Power of prayer. Confidence in the power of prayer literally frames the letter. James begins with the assurance that those who lack the key component of the Christian life, wisdom, need only ask for it from a God who gives generously to those who ask in expectant faith (1:5-6). In the concluding exhortation, readers are again called to the exercise of prayer for endurance in suffering, for the power of healing for the sick, and for mutual confession and forgiveness that is the key mark of this Christian community (5:13-20).

Single-minded faith. A person is blessed who asks and receives wisdom from God in an unwavering faith. Purity of heart is to will one thing (4:8). Such persons endure in the midst of trials (1:5-15) and demonstrate by a good life that their "works are done with gentleness born of wisdom" (3:13).

Solidarity with the poor. If the community addressed by James is called to be doers who act, a key character of this action is to be in solidarity with the poor and oppressed.

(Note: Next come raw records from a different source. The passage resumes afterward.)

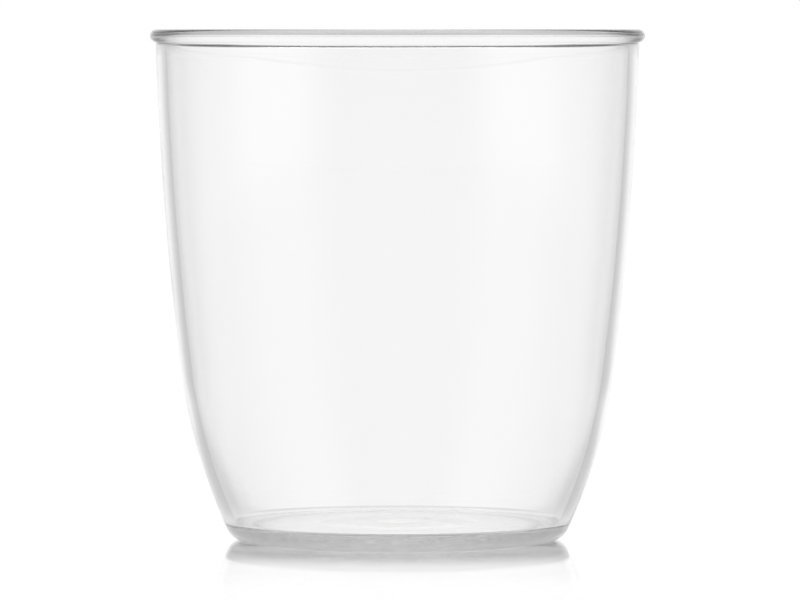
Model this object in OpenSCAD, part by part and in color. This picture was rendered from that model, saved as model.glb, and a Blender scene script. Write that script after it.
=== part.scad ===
// Clear plastic tumbler: a drinking cup moulded in one piece, with a flared wall,
// a rolled bead round the rim, a thick floor and a raised ring to stand on.
// The origin is the centre of the base on the table, and +Z is the cup's axis.

/* [Overall] */
// Outside diameter across the rim bead
rim_d = 90; // [82:1:100]
// Height from the table to the top of the rim
height = 93; // [80:1:120]
// Diameter of the circle where the rounded heel meets the table
foot_d = 56; // [48:1:64]

/* [Wall] */
// Thickness of the side wall, the same all the way up
wall_t = 1.9; // [1.6:0.1:2.3]
// Lean of the wall from the vertical just under the rim, in degrees
rim_lean = 1.5; // [0.5:0.1:2.5]
// Lean of the wall from the vertical just above the heel, in degrees
heel_lean = 25; // [18:0.5:32]
// Length of the tight lower bend for each unit of the gentle upper bend
bend_ratio = 0.5; // [0.35:0.05:0.8]

/* [Rim] */
// Height of the round bead at the top of the wall
bead_d = 2.4; // [2:0.1:2.7]
// How far the bead stands out from the wall
bead_out = 1; // [0.6:0.1:1.1]
// Radius of the small hollow fillet where the bead's underside meets the wall
neck_r = 0.3; // [0.2:0.1:1]

/* [Base] */
// Thickness of the floor over the hollow of the underside
floor_t = 2.5; // [1.6:0.1:4]
// Radius of the fillet between the floor and the wall, inside
floor_r = 1; // [0.6:0.1:3]
// Radius of the rounded heel, outside
heel_r = 3.4; // [1.8:0.1:4]
// Width of the flat ring that stands on the table
foot_w = 1.6; // [1:0.1:3]
// Radius that eases the inner edge of the foot ring
ring_r = 0.3; // [0.2:0.05:0.5]
// Height of the hollow inside the foot ring
hollow_h = 0.8; // [0.6:0.1:1.4]
// Diameter of the shallow round well at the centre of the underside, left by the moulding gate
gate_d = 24; // [12:1:32]
// Depth of that well
gate_h = 0.3; // [0.2:0.05:0.6]
// Width of the slope round its edge
gate_slope = 1.5; // [0.6:0.1:3]

/* [Hidden] */

// How far a round may stand off its facets, and the facets of a full turn
facet_gap = 0.004;
turn_fn = 144;

// Unit vector up a wall that leans outwards by an angle, and that wall's outward normal
function up_wall(lean) = [sin(lean), cos(lean)];
function off_wall(lean) = [cos(lean), -sin(lean)];
function unit(v) = v / norm(v);
function heading(v) = atan2(v[1], v[0]);

// Points of an arc from one heading to another.
// skip = 1 leaves out the first, which the arc before it has already given.
function arc(centre, radius, from, to, skip = 0) =
    let (
        step = 2 * acos(1 - facet_gap / radius),
        facets = ceil(abs(to - from) / step)
    )
    [for (i = [skip:facets])
        let (a = from + (to - from) * i / facets)
        centre + radius * [cos(a), sin(a)]];

// Lower crossing of two circles, the first to the left of the second
function lower_crossing(c1, r1, c2, r2) =
    let (
        gap = norm(c2 - c1),
        along = (r1 * r1 - r2 * r2 + gap * gap) / (2 * gap),
        aside = sqrt(r1 * r1 - along * along),
        dir = unit(c2 - c1)
    )
    c1 + along * dir + aside * [dir[1], -dir[0]];

// Point at height z, to the right of a centre and a given reach from it
function beside(centre, reach, z) =
    [centre[0] + sqrt(reach * reach - pow(centre[1] - z, 2)), z];

// Heel: a round from the table up to the foot of the wall
foot_r = foot_d / 2;
heel_c = [foot_r, heel_r];
wall_foot = heel_c + heel_r * off_wall(heel_lean);

// Bead: a round that stands out from the head of the wall
bead_r = bead_d / 2;
bead_c = [rim_d / 2 - bead_r, height - bead_r];
wall_head = [rim_d / 2 - bead_out, bead_c[1]];

// The wall's outside is two arcs that run into each other without a kink.
// lower_run and upper_run are the lengths of the tangents at its foot and head.
wall_span = wall_head - wall_foot;
foot_dir = up_wall(heel_lean);
head_dir = up_wall(rim_lean);
quad_a = 2 * bend_ratio * (foot_dir * head_dir - 1);
quad_b = -2 * wall_span * (bend_ratio * foot_dir + head_dir);
quad_c = wall_span * wall_span;
upper_run = (-quad_b - sqrt(quad_b * quad_b - 4 * quad_a * quad_c)) / (2 * quad_a);
lower_run = bend_ratio * upper_run;
bend_dir = unit(wall_span - upper_run * head_dir - lower_run * foot_dir);
bend_lean = atan2(bend_dir[0], bend_dir[1]);
lower_r = lower_run / tan((heel_lean - bend_lean) / 2);
upper_r = upper_run / tan((bend_lean - rim_lean) / 2);
lower_c = wall_foot - lower_r * off_wall(heel_lean);
upper_c = wall_head - upper_r * off_wall(rim_lean);

// Neck: a hollow fillet that touches the wall's outside and the bead
neck_c = lower_crossing(upper_c, upper_r + neck_r, bead_c, bead_r + neck_r);
neck_from_wall = heading(neck_c - upper_c);
neck_from_bead = heading(neck_c - bead_c);

// Lip: the bead's round again, set in so that it lies flush with the inside of the wall
lip_c = beside(upper_c, upper_r - wall_t + bead_r, bead_c[1]);
lip_from_wall = heading(lip_c - upper_c);

// Floor: its fillet touches the floor and the wall's inside
floor_z = hollow_h + floor_t;
fillet_c = beside(lower_c, lower_r - wall_t - floor_r, floor_z + floor_r);
fillet_from_wall = heading(fillet_c - lower_c);

// Underside, from the gate well at the axis out to the foot ring
gate_r = gate_d / 2;
ring_in = foot_r - foot_w;
hollow_edge = ring_in - hollow_h;
hollow_r = hollow_h - ring_r;
underside = concat(
    [[0, hollow_h + gate_h], [gate_r - gate_slope, hollow_h + gate_h], [gate_r, hollow_h]],
    arc([hollow_edge, ring_r], hollow_r, 90, 0),
    arc([ring_in, ring_r], ring_r, 180, 270, 1)
);

outside = concat(
    arc(heel_c, heel_r, -90, -heel_lean),
    arc(lower_c, lower_r, -heel_lean, -bend_lean, 1),
    arc(upper_c, upper_r, -bend_lean, neck_from_wall, 1),
    arc(neck_c, neck_r, neck_from_wall + 180, neck_from_bead + 180, 1)
);

// The bead's widest and highest points are corners, so that rim_d and height come out true
bead = concat(
    arc(bead_c, bead_r, neck_from_bead, 0, 1),
    arc(bead_c, bead_r, 0, 90, 1),
    arc(lip_c, bead_r, 90, 180 + lip_from_wall)
);

inside = concat(
    arc(upper_c, upper_r - wall_t, lip_from_wall, -bend_lean, 1),
    arc(lower_c, lower_r - wall_t, -bend_lean, fillet_from_wall, 1),
    arc(fillet_c, floor_r, fillet_from_wall, -90, 1),
    [[0, floor_z]]
);

module tumbler() {
    color([0.93, 0.95, 0.96, 0.45])
        rotate_extrude($fn = turn_fn)
            polygon(concat(underside, outside, bead, inside));
}

tumbler();
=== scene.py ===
"""A clear plastic tumbler, moulded in one piece, on a white sweep under soft studio light."""

import math

import bpy
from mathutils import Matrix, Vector


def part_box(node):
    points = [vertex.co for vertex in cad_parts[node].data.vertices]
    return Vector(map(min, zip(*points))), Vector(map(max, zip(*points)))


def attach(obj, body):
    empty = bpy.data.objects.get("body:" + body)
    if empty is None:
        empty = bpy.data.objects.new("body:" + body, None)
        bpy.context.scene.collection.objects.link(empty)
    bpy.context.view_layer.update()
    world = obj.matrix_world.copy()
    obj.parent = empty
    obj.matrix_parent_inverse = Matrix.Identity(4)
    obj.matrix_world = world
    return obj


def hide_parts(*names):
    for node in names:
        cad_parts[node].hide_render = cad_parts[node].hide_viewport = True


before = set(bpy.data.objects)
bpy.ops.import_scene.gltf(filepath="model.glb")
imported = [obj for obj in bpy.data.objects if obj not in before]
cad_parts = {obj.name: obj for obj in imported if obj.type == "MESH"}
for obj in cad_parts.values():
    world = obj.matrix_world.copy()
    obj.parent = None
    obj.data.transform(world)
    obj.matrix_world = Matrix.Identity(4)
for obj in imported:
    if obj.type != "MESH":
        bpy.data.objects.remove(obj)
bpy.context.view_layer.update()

# The tumbler: one shot of clear, rigid plastic. Its half section is drawn as a line that runs
# out along the underside, up the outside, over the bead and down the inside, and is then
# turned once round the cup's axis, as the mould's cavity and core were turned.
top_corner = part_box("tumbler")[1]
rim_r = top_corner[0]
height = top_corner[2]
foot_r = 0.028
wall_t = 0.0019
rim_lean = math.radians(1.5)
heel_lean = math.radians(25)
bend_ratio = 0.5
bead_r = 0.0012
bead_out = 0.001
neck_r = 0.0003
floor_t = 0.0025
floor_r = 0.001
heel_r = 0.0034
foot_w = 0.0016
ring_r = 0.0003
hollow_h = 0.0008
gate_r = 0.012
gate_h = 0.0003
gate_slope = 0.0015
pip_r = 0.0012
pip_h = 0.00015
turn_steps = 256
weld = 1e-6
quarter = math.pi / 2


def up_wall(lean):
    """The direction up a wall that leans outwards."""
    return Vector((math.sin(lean), 0, math.cos(lean)))


def off_wall(lean):
    """The direction straight out of a wall that leans outwards."""
    return Vector((math.cos(lean), 0, -math.sin(lean)))


def heading(v):
    """The angle of a direction in the section, from straight out towards up."""
    return math.atan2(v.z, v.x)


def beside(centre, reach, z):
    """The point at height z, to the right of a centre and a given reach from it."""
    return Vector((centre.x + math.sqrt(reach * reach - (centre.z - z) ** 2), 0, z))


def lower_crossing(c1, r1, c2, r2):
    """The lower point that lies r1 from c1 and r2 from c2, where c1 is the left one."""
    gap = (c2 - c1).length
    along = (r1 * r1 - r2 * r2 + gap * gap) / (2 * gap)
    aside = math.sqrt(r1 * r1 - along * along)
    way = (c2 - c1).normalized()
    return c1 + along * way + aside * Vector((way.z, 0, -way.x))


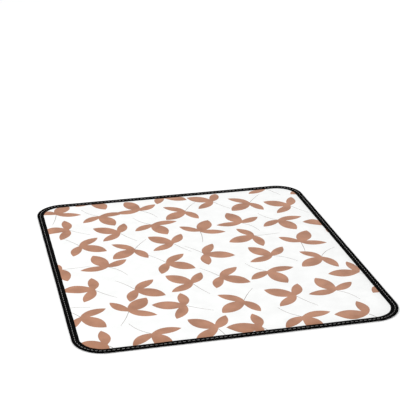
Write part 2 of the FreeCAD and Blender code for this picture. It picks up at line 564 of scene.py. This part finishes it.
def corner_share(s):
    """1 on the round corners and 0 on the straights, changing a little to both sides of a corner's ends."""
    first = FRONT_STRAIGHT + QUARTER / 2
    second = HALF_EDGE - first
    away = np.minimum(np.abs(s - first), np.abs(s - second))
    past, short = GATHER_FADE
    return smooth(QUARTER / 2 + past, QUARTER / 2 - short, away)


def lip_sag(u):
    """How far the upper face has sunk into the foam, towards its inner edge."""
    return LIP_DROP * smooth(STITCH_U, LIP_U, u)


def tape_lift(u, s, side, seed):
    """How far the tape's face stands above its plain height: a dent under the stitches, needle holes,
    small pulls and slow waves, and gathers towards the inner edge on the corners."""
    slow_height, slow_length = FACE_WAVES
    gather_height, gather_length = GATHERS
    pull_height, pull_reach = PULLS
    slow = slow_height * waves(s, u * 3, slow_length, seed)
    gathers = gather_height * waves(s, 0 * s, gather_length, seed + 1) * corner_share(s)
    towards_lip = smooth(STITCH_U + 0.6, LIP_U, u)
    pulls = pull_height * np.cos(2 * math.pi * s / stitch_pitch(side)) * bump(u, STITCH_U, pull_reach)
    dent = bump(u, STITCH_U, DENT_REACH) * (STITCH_DENT + HOLE_DENT * stitch_holes(s, side))
    return slow + gathers * towards_lip + pulls - dent


def wavering(s, size, seed):
    """Slow waves along the edge, as a column beside the points across the tape."""
    height, length = size
    return (height * waves(s, 0 * s, length, seed))[:, None]


def inner_section(lip_wave):
    """(u, z) of the tape's inner walls, from the lower lip round the turn to the upper one."""
    radius = TAPE_Z / 2
    turn = np.linspace(math.pi, 0, INNER_TURN_STEPS)
    turn_radius = radius - TAPE_THICKNESS
    wall_us = [LIP_U, STITCH_U]
    u = np.concatenate([wall_us, radius - turn_radius * np.sin(turn) + INNER_TURN_INSET,
                        wall_us[::-1]])
    z = np.concatenate([[TAPE_THICKNESS] * 2, radius + turn_radius * np.cos(turn),
                        [TAPE_Z - TAPE_THICKNESS] * 2])
    u = u + lip_wave * (u == LIP_U)
    sunk = lip_sag(u) + (STITCH_DENT + HOLE_DENT) * (u == STITCH_U)
    return u, z + curl(u) - sunk * (z > radius)


def tape_half(name, side):
    """One half of the tape: a U section swept along the edge, with caps at the ends."""
    s = edge_stations(side, TAPE_STEP)
    # The waves are level at both ends, so that the two halves meet with the same normals.
    level_s = level_at_split(s) + level_at_split(s - HALF_EDGE) - (s - HALF_EDGE)
    face_u = np.array(TAPE_US)
    lip_wave = wavering(level_s, LIP_WAVES, side + 42)
    edge_wave = wavering(level_s, EDGE_WAVES, side + 52)
    u = face_u + lip_wave * smooth(STITCH_U, LIP_U, face_u) + edge_wave * smooth(STITCH_U, 0, face_u)
    face_s = np.broadcast_to(level_s[:, None], u.shape)
    round_down, round_across = LIP_ROUNDING
    rounding = round_down * smooth(LIP_U - round_across, LIP_U, face_u)
    upper = TAPE_Z - FACE_INSET + tape_lift(u, face_s, side, 61) - lip_sag(u) - rounding + curl(u)
    lower = np.maximum(LOWEST_Z, LOWER_FACE_Z - 0.5 * tape_lift(u, face_s, side, 71)) + rounding + curl(u)
    turn = np.linspace(0, math.pi, TURN_STEPS + 2)[1:-1]
    turn_u = TAPE_Z / 2 * (1 - np.sin(turn)) * TURN_FLATNESS + edge_wave + FACE_INSET
    turn_z = TAPE_Z / 2 * (1 + np.cos(turn)) + curl(turn_u)
    inner_u, inner_z = inner_section(lip_wave)
    all_u = np.concatenate([u, turn_u, u[:, ::-1], inner_u], 1)
    all_z = np.concatenate([upper, turn_z, lower[:, ::-1], inner_z], 1)
    edge, inwards = edge_points(s, side)
    xy = edge[:, None] + inwards[:, None] * all_u[:, :, None]
    points = np.concatenate([xy, all_z[:, :, None]], 2)
    across = np.concatenate([[0], np.cumsum(np.hypot(np.diff(all_u[0]), np.diff(all_z[0])))])
    flat = np.stack(np.broadcast_arrays(s[:, None], across[None]), -1)
    rows, around = all_u.shape
    mesh = bpy.data.meshes.new(name)
    mesh.from_pydata((points.reshape(-1, 3) / TO_MM).tolist(), [], tube_faces(rows, around, side))
    return finish_mesh(name, mesh, flat.reshape(-1, 2) / TO_MM)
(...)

In a number of places (1:27; 2:1-8, 15-16; 5:1-6) the writer exhorts Christians to mindfulness of God's special concern for those who are continuously at risk of mistreatment by the rich and powerful. Love of the neighbor is specifically contrasted with a partiality shown to the rich at the expense of the poor (2:6-8).

Wisdom and creation. Clearly, the greatest gift of God is wisdom, and so James opens with the promise that God gives wisdom generously to all who ask confidently in faith (1:5-6). Such wisdom "from above" (3:17) leads to life, constituted in the implanted word of God that has power to shape persistent hearers and doers whose works are done in a "gentleness born of wisdom" (3:13). It is contrasted to a false wisdom that is "earthly, unspiritual, and devilish" (3:15) and leads to death.